Given the regular use of immediate-release opioids for dental pain management, as well as documented opioid misuse among dental patients, the dental visit may provide a viable point of intervention to screen, identify, and educate patients regarding the risks associated with prescription opioid misuse and diversion. The aims of this statewide survey of dental practitioners were to assess (a) awareness of the scope of prescription opioid misuse and diversion; (b) current opioid prescribing practices; (c) use of and opinions regarding risk mitigation strategies; and (d) use and perceived utility of drug monitoring programs.

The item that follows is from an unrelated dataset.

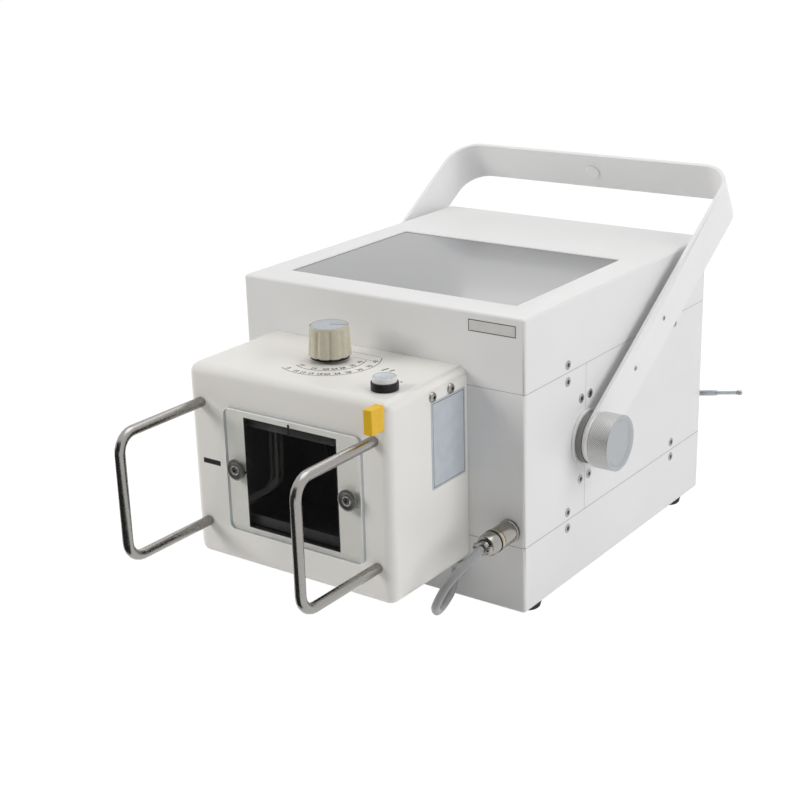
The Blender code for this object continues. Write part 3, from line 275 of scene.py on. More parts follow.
# The sheet's edge is an opaque grey, and its chamfer near-white as a painted highlight
sheet_edge = new_finish("polished sheet edge", (0.50, 0.53, 0.55), 0.16)[0]
chamfer_painted_highlight = new_finish("sheet chamfer painted highlight", (0.88, 0.89, 0.89), 0.12)[0]
print("screen and window made")

# %% [markdown]
# ## Finishes on the CAD solids
# Most of the solids already have the real shape, so they only change their material. The glTF import
# gives each one a material slot, which is filled here by the node's name.

# %% One finish for each CAD node
slot_finishes = {
    "white_coat": (housing_white, ("base_tray", "middle_front_cover", "middle_rear_cover", "top_cover",
                                   "pivot_ring_left", "pivot_ring_right")),
    "handle_coat": (handle_white, ("carrying_handle",)),
    "cream_paint": (collimator_white, ("collimator_housing",)),
    "stainless": (stainless, ("grab_handle_left", "grab_handle_right")),
    "dark_steel": (dark_steel, ("window_screw_left", "window_screw_right")),
    "nickel": (nickel, ("connector_socket", "cable_plug", "hand_switch_socket", "antenna_base",
                        "antenna_tip")),
    "knurled_aluminium": (turned_aluminium, ("clamp_knob_left", "clamp_knob_right")),
    "antenna_grey": (antenna_metal, ("antenna_mast", "antenna_rod")),
    "tube_head_metal": (casting, ("tube_head",)),
    "black_rubber": (rubber, ("foot_front_left", "foot_front_right", "foot_rear_left", "foot_rear_right")),
    "black_plastic": (black_plastic, ("button_bezel", "power_inlet", "switch_frame", "switch_rocker")),
    "light_box_black": (liner_black, ("light_box",)),
    "beige_plastic": (knob_beige, ("field_knob",)),
    "blue_grey_plastic": (cap_blue_grey, ("field_knob_cap",)),
    "silver_plastic": (button_white, ("button_cap",)),
    "yellow_plastic": (tab_yellow, ("tape_tab",)),
    "grey_cable": (cable_grey, ("collimator_cable", "cable_gland")),
    "spacer_grey": (spacer_grey, ("pivot_spacer_left", "pivot_spacer_right")),
    "cap_grey": (cap_grey, ("handle_cap",)),
    "screen_glass": (screen_grey, ("screen_glass",)),
    "display_panel": (display_dark, ("screen_panel",)),
    "clear_window": (window_clear, ("window_plate",)),
}
for slot, (finish, names) in slot_finishes.items():
    for name in names:
        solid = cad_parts[name]
        solid.data.materials.clear()
        solid.data.materials.append(finish)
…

This cross-sectional study surveyed dentists (N = 87) participating in statewide professional and alumni organizations. Dentists were invited via e-mail and listserv announcement to participate in a one-time, online, 59-item, self-administered survey.

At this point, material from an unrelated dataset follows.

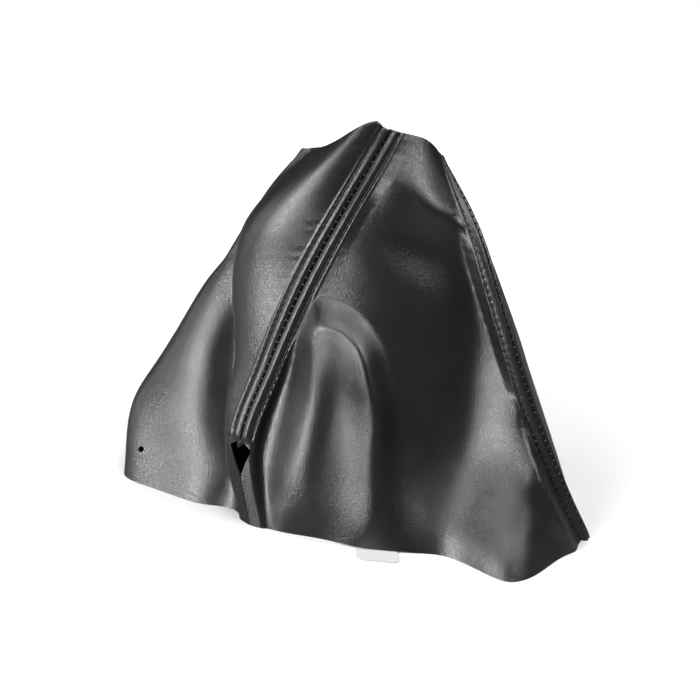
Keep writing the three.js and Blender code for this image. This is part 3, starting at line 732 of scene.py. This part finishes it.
def punch_peg_hole(piece):
    panel = PANELS["left_panel"]
    up = np.full((1, 1), PEG_HOLE_HEIGHT / seam_length(panel["right"]))
    middle, _, direction, _ = wall(panel, np.full((1, 1), PEG_HOLE_ACROSS), up)
    turn = Vector(direction[0, 0]).to_track_quat("Z", "Y").to_matrix()
    rings = []
    for depth in (-PUNCH_DEPTH, PUNCH_DEPTH):
        for step in range(PUNCH_SIDES):
            angle = 2 * math.pi * step / PUNCH_SIDES
            spoke = Vector((PEG_HOLE_RADIUS * math.cos(angle), PEG_HOLE_RADIUS * math.sin(angle), depth))
            rings.append((turn @ spoke + Vector(middle[0, 0] + to_origin)) * MM)
    sides = [(k, (k + 1) % PUNCH_SIDES, (k + 1) % PUNCH_SIDES + PUNCH_SIDES, k + PUNCH_SIDES)
             for k in range(PUNCH_SIDES)]
    caps = [tuple(range(PUNCH_SIDES))[::-1], tuple(range(PUNCH_SIDES, 2 * PUNCH_SIDES))]
    punch_mesh = bpy.data.meshes.new("punch")
    punch_mesh.from_pydata(rings, [], sides + caps)
    punch_mesh.materials.append(backing)
    punch = bpy.data.objects.new("punch", punch_mesh)
    bpy.context.scene.collection.objects.link(punch)
    cut = piece.modifiers.new("peg_hole", "BOOLEAN")
    cut.operation = "DIFFERENCE"
    cut.solver = "EXACT"
    cut.material_mode = "TRANSFER"
    cut.object = punch
    whole = bpy.data.meshes.new_from_object(piece.evaluated_get(bpy.context.evaluated_depsgraph_get()))
    piece.modifiers.remove(cut)
    piece.data = whole
    bpy.data.objects.remove(punch)


for name, panel in PANELS.items():
    piece = make_panel(name)
    if name == "left_panel":
        punch_peg_hole(piece)
    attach(piece, "root")
    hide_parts(name)


# Sewing: bonded black polyester thread. Lock stitches lie along the channel on both sides of each
# seam, and the joining stitches cross the groove between the two rolled edges.
THREAD_RADIUS = 0.34
TOP_STITCH_LENGTH = 2.9
TOP_STITCH_ARCH = 0.5
TOP_STITCH_LIFT = 0.05
JOIN_STITCH_LENGTH = 1.9
JOIN_STITCH_ARCH = 0.45
JOIN_STITCH_LIFT = 0.25
STITCH_TURN = math.radians(5)
THREAD_END_MARGIN = 2
THREAD_COLOUR = (0.028, 0.028, 0.029, 1)
THREAD_ROUGHNESS = 0.36
STRANDS_PER_METRE = 4500
STRAND_HEIGHT = 0.06
STITCH_STEPS = 8
THREAD_SIDES = 6
TOP_SEED_STEP = 10
JOINING_SEED = 100

thread_finish, nodes, links, shader = new_finish("thread")
shader.inputs["Base Color"].default_value = THREAD_COLOUR
shader.inputs["Roughness"].default_value = THREAD_ROUGHNESS
places = nodes.new("ShaderNodeTexCoord")
strands = nodes.new("ShaderNodeTexNoise")
strands.inputs["Scale"].default_value = STRANDS_PER_METRE
bump = nodes.new("ShaderNodeBump")
bump.inputs["Distance"].default_value = STRAND_HEIGHT * MM
links.new(places.outputs["Object"], strands.inputs["Vector"])
links.new(strands.outputs["Fac"], bump.inputs["Height"])
links.new(bump.outputs["Normal"], shader.inputs["Normal"])


def stitch_tree():
    """Geometry nodes: one arched stitch on every point, turned by the attributes along and upward."""
    tree = bpy.data.node_groups.new("stitches", "GeometryNodeTree")
    sockets = tree.interface
    sockets.new_socket("Geometry", in_out="INPUT", socket_type="NodeSocketGeometry")
    for label in ("Length", "Arch", "Lift", "Radius", "Turn"):
        sockets.new_socket(label, in_out="INPUT", socket_type="NodeSocketFloat")
    sockets.new_socket("Seed", in_out="INPUT", socket_type="NodeSocketInt")
    sockets.new_socket("Material", in_out="INPUT", socket_type="NodeSocketMaterial")
    sockets.new_socket("Geometry", in_out="OUTPUT", socket_type="NodeSocketGeometry")
    add, link = tree.nodes.new, tree.links.new
    given, result = add("NodeGroupInput"), add("NodeGroupOutput")
    half_length = add("ShaderNodeMath")
    half_length.operation = "MULTIPLY"
    half_length.inputs[1].default_value = 0.5
    link(given.outputs["Length"], half_length.inputs[0])
    backwards = add("ShaderNodeMath")
    backwards.operation = "MULTIPLY"
    backwards.inputs[1].default_value = -0.5
    link(given.outputs["Length"], backwards.inputs[0])
    top = add("ShaderNodeMath")
    top.operation = "ADD"
    link(given.outputs["Arch"], top.inputs[0])
    link(given.outputs["Lift"], top.inputs[1])

    def corner(x, z):
        place = add("ShaderNodeCombineXYZ")
        link(x, place.inputs["X"])
        link(z, place.inputs["Z"])
        return place.outputs["Vector"]

    arc = add("GeometryNodeCurvePrimitiveBezierSegment")
    arc.inputs["Resolution"].default_value = STITCH_STEPS
    link(corner(backwards.outputs[0], given.outputs["Lift"]), arc.inputs["Start"])
    link(corner(backwards.outputs[0], top.outputs[0]), arc.inputs["Start Handle"])
    link(corner(half_length.outputs[0], top.outputs[0]), arc.inputs["End Handle"])
    link(corner(half_length.outputs[0], given.outputs["Lift"]), arc.inputs["End"])
    section = add("GeometryNodeCurvePrimitiveCircle")
    section.inputs["Resolution"].default_value = THREAD_SIDES
    link(given.outputs["Radius"], section.inputs["Radius"])
    stitch = add("GeometryNodeCurveToMesh")
    stitch.inputs["Fill Caps"].default_value = True
    link(arc.outputs["Curve"], stitch.inputs["Curve"])
    link(section.outputs["Curve"], stitch.inputs["Profile Curve"])
    along, upward = add("GeometryNodeInputNamedAttribute"), add("GeometryNodeInputNamedAttribute")
    for node, label in ((along, "along"), (upward, "upward")):
        node.data_type = "FLOAT_VECTOR"
        node.inputs["Name"].default_value = label
    facing = add("FunctionNodeAxesToRotation")
    facing.primary_axis, facing.secondary_axis = "X", "Z"
    link(along.outputs["Attribute"], facing.inputs["Primary Axis"])
    link(upward.outputs["Attribute"], facing.inputs["Secondary Axis"])
    back_turn = add("ShaderNodeMath")
    back_turn.operation = "MULTIPLY"
    back_turn.inputs[1].default_value = -1
    link(given.outputs["Turn"], back_turn.inputs[0])
    chance = add("FunctionNodeRandomValue")
    link(back_turn.outputs[0], chance.inputs[2])
    link(given.outputs["Turn"], chance.inputs[3])
    link(given.outputs["Seed"], chance.inputs["Seed"])
    about = add("FunctionNodeAxisAngleToRotation")
    link(chance.outputs[1], about.inputs["Angle"])
    turned = add("FunctionNodeRotateRotation")
    turned.rotation_space = "LOCAL"
    link(facing.outputs["Rotation"], turned.inputs["Rotation"])
    link(about.outputs["Rotation"], turned.inputs["Rotate By"])
    row = add("GeometryNodeInstanceOnPoints")
    link(given.outputs["Geometry"], row.inputs["Points"])
    link(stitch.outputs["Mesh"], row.inputs["Instance"])
    link(turned.outputs["Rotation"], row.inputs["Rotation"])
    real = add("GeometryNodeRealizeInstances")
    link(row.outputs["Instances"], real.inputs["Geometry"])
    finished = add("GeometryNodeSetMaterial")
    link(real.outputs["Geometry"], finished.inputs["Geometry"])
    link(given.outputs["Material"], finished.inputs["Material"])
    link(finished.outputs["Geometry"], result.inputs["Geometry"])
    return tree


stitches = stitch_tree()


def sew(name, line, upward, crosswise, length, arch, lift, seed):
    """One row of stitches along a line of points, as a mesh object that stands for the CAD thread."""
    steps = np.linalg.norm(np.diff(line, axis=0), axis=1)
    travelled = np.concatenate([[0], np.cumsum(steps)])
    centres = (np.arange(int(travelled[-1] / STITCH_PITCH)) + 0.5) * STITCH_PITCH
    heading = np.gradient(line, axis=0)
    if crosswise:
        centres = centres[:-1] + STITCH_PITCH / 2
        heading = np.cross(heading, upward)

    def at(values):
        return np.stack([np.interp(centres, travelled, values[:, k]) for k in range(3)], 1)

    mesh = bpy.data.meshes.new(name + "_stitches")
    mesh.from_pydata(((at(line) + to_origin) * MM).tolist(), [], [])
    for label, values in (("along", unit(at(heading))), ("upward", unit(at(upward)))):
        mesh.attributes.new(label, "FLOAT_VECTOR", "POINT").data.foreach_set("vector", values.ravel())
    points = bpy.data.objects.new(name + "_points", mesh)
    bpy.context.scene.collection.objects.link(points)
    modifier = points.modifiers.new("stitches", "NODES")
    modifier.node_group = stitches
    sizes = {"Length": length * MM, "Arch": arch * MM, "Lift": lift * MM, "Radius": THREAD_RADIUS * MM,
             "Turn": STITCH_TURN, "Seed": seed, "Material": thread_finish}
    for item in stitches.interface.items_tree:
        if item.item_type == "SOCKET" and item.in_out == "INPUT" and item.name in sizes:
            modifier[item.identifier] = sizes[item.name]
    whole = bpy.data.meshes.new_from_object(points.evaluated_get(bpy.context.evaluated_depsgraph_get()))
    bpy.data.objects.remove(points)
    whole.polygons.foreach_set("use_smooth", np.ones(len(whole.polygons), bool))
    row = bpy.data.objects.new(name + "_stitches", whole)
    bpy.context.scene.collection.objects.link(row)
    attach(row, "root")
    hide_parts(name)


def sewn_rows(seam, up):
    start = opening_high + SEWN_EASE if seam == "front_left" else THREAD_END_MARGIN / seam_length(seam)
    end = 1 - THREAD_END_MARGIN / seam_length(seam)
    return (up[:, 0] > start) & (up[:, 0] < end)


stitch_row = SEAM_COLUMNS.index(TOP_STITCH_ROW)
for number, (name, panel) in enumerate(PANELS.items()):
    for side, column in (("left", stitch_row), ("right", -1 - stitch_row)):
        rows = sewn_rows(panel[side], panel["up"])
        line, upward = panel["outer"][rows, column], panel["direction"][rows, column]
        sew(f"{name}_{side}_top_thread", line, upward, False, TOP_STITCH_LENGTH, TOP_STITCH_ARCH,
            TOP_STITCH_LIFT, TOP_SEED_STEP * number + column)
    seam, up = panel["left"], panel["up"]
    up = up[sewn_rows(seam, up)]
    line, upward = seam_point(seam, up)[:, 0], seam_normal(seam, up)[:, 0]
    sew(f"{seam}_joining_thread", line, upward, True, JOIN_STITCH_LENGTH, JOIN_STITCH_ARCH,
        JOIN_STITCH_LIFT, JOINING_SEED + number)

# The blank tab: a slip of thin white film with rounded corners. It lies on the surface under the
# sleeve, caught by the front hem, which rises a little over it.
TAB_OUT = 10.5
TAB_IN = 5
TAB_CORNER = 3
TAB_CORNER_STEPS = 7
TAB_COLOUR = (0.72, 0.72, 0.73, 1)
TAB_ROUGHNESS = 0.35

tab_finish, nodes, links, shader = new_finish("tab")
shader.inputs["Base Color"].default_value = TAB_COLOUR
shader.inputs["Roughness"].default_value = TAB_ROUGHNESS
hem_place = np.full((1, 1), TAB_ACROSS)
tab_root, _, tab_out, _ = wall(PANELS["front_panel"], hem_place, np.zeros((1, 1)))
tab_root, tab_out = tab_root[0, 0], unit(tab_out[0, 0] * (1, 1, 0))
tab_side = np.array([-tab_out[1], tab_out[0], 0])
tab_edge = []
for corner_side, corner_out in ((1, TAB_OUT), (-1, TAB_OUT), (-1, -TAB_IN), (1, -TAB_IN)):
    centre = np.array([corner_side * (TAB_WIDTH / 2 - TAB_CORNER),
                       corner_out - math.copysign(TAB_CORNER, corner_out)])
    begin = math.atan2(corner_out, corner_side) // (math.pi / 2) * (math.pi / 2)
    for turn in np.linspace(begin, begin + math.pi / 2, TAB_CORNER_STEPS):
        tab_edge.append(centre + TAB_CORNER * np.array([math.cos(turn), math.sin(turn)]))
tab_edge = np.array(tab_edge)
flat_tab = tab_root * (1, 1, 0) + tab_side * tab_edge[:, :1] + tab_out * tab_edge[:, 1:] + to_origin
tab_points = np.concatenate([flat_tab, flat_tab + (0, 0, TAB_THICKNESS)])
count = len(tab_edge)
tab_faces = [tuple(range(count - 1, -1, -1)), tuple(range(count, 2 * count))]
tab_faces += [(k, (k + 1) % count, count + (k + 1) % count, count + k) for k in range(count)]
tab_mesh = bpy.data.meshes.new("hem_tab_film")
tab_mesh.from_pydata((tab_points * MM).tolist(), [], tab_faces)
tab_mesh.materials.append(tab_finish)
tab = bpy.data.objects.new("hem_tab_film", tab_mesh)
bpy.context.scene.collection.objects.link(tab)
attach(tab, "root")
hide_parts("hem_tab")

A majority of respondents reported prescribing opioids (n = 66; 75.8%). A minority of respondents (n = 38; 44%) reported regularly screening for current prescription drug abuse. Dentists reported low rates of requesting prior medical records (n = 5; 5.8%). Only 38% (n = 33) of respondents had ever accessed a prescription drug monitoring program (PDMP), and only 4 (4.7%) consistently used a PDMP. Dentists reporting prior training in drug diversion were significantly more likely to have accessed their PDMP, P < .01. Interest in continuing education regarding assessment of prescription drug abuse/diversion and use of drug monitoring programs was high.
Although most dentists received training related to prescribing opioids, findings identified a gap in existing dental training in the assessment/identification of prescription opioid misuse and diversion. Findings also identified gaps in the implementation of recommended risk mitigation strategies, including screening for prescription drug abuse, consistent provision of patient education, and use of a PDMP prior to prescribing opioids.